The towers had square floor plans; no internal supports broke up the interior space between the outer walls and the central core, which housed elevators, stairwells, and other facilities. This plan provided the towers with an enormous amount of rentable floor space, about an acre per floor. Each tower had 104 elevators. From an observation deck on the 107th floor of Tower Two, visitors could see for 72 km (45 mi) in four directions. A restaurant, Windows on the World, topped Tower One.

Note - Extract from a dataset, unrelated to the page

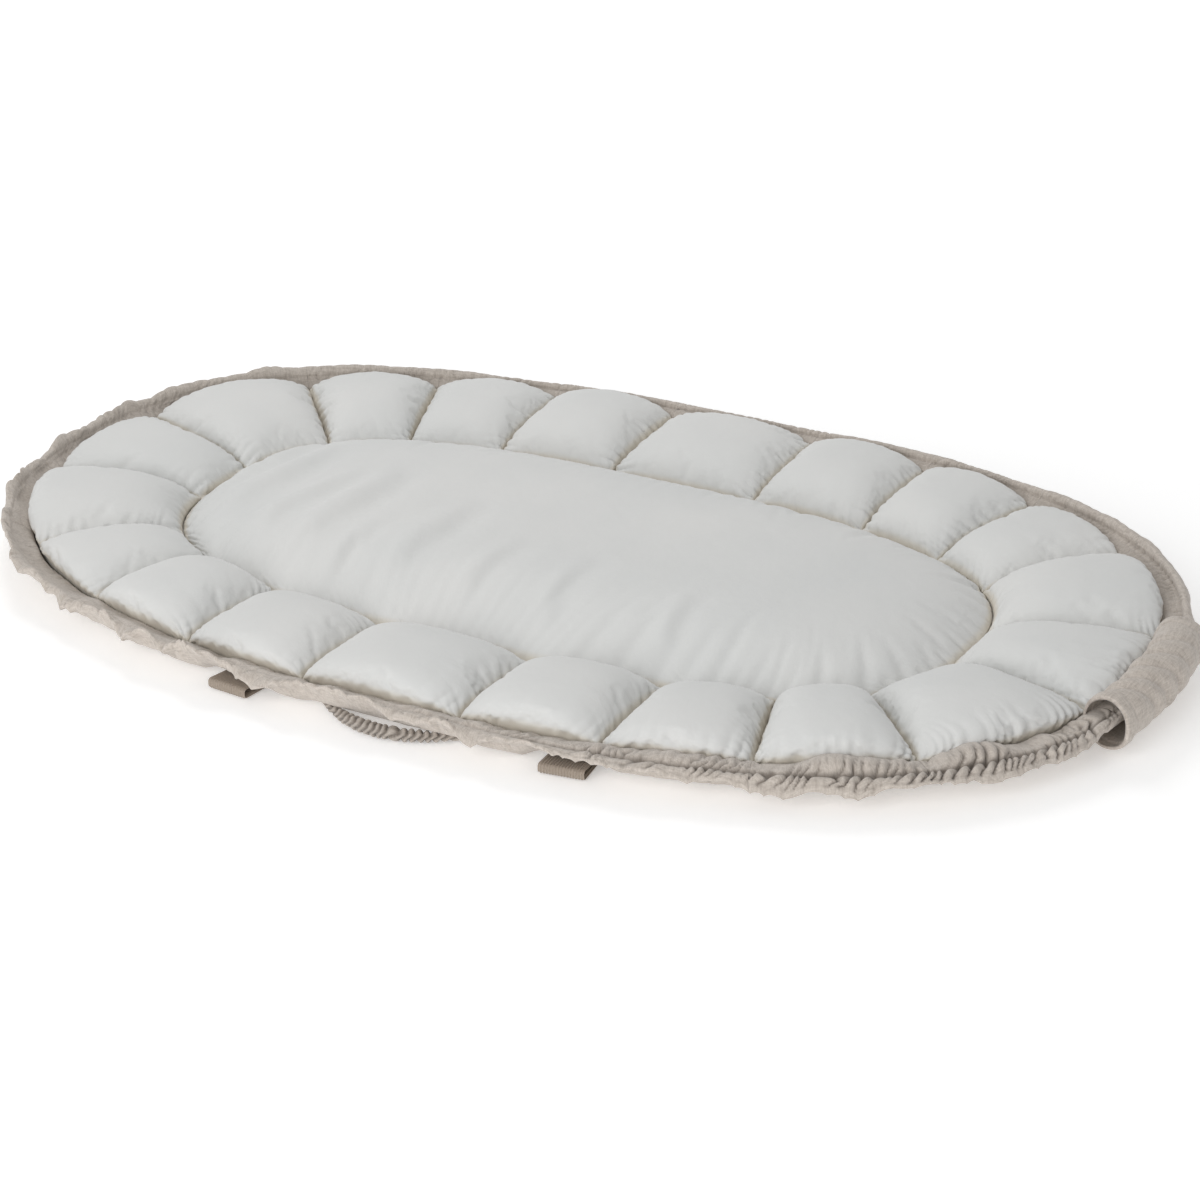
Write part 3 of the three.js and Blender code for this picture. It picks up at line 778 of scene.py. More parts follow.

The modern steel-and-glass towers that Yamasaki created for the World Trade Center had a light and airy feeling. Columns of thin steel tubing sheathed the exterior and provided substantial support for the weight of the towers. The tubes were placed 56 cm (22 in) apart, and narrow windows filled the space in between. The close spacing of the tubes made the building appear from a distance to have a solid exterior of gleaming metal. At plaza level the exterior tubing formed graceful arches that reminded many critics of Gothic architecture. The decorative arches and exterior tubing drew criticism for their departure from the austere aesthetic of modernism. The fact that the walls were load-bearing also struck critics as a retreat from the nonload-bearing “curtain wall” construction typical of most modern skyscrapers.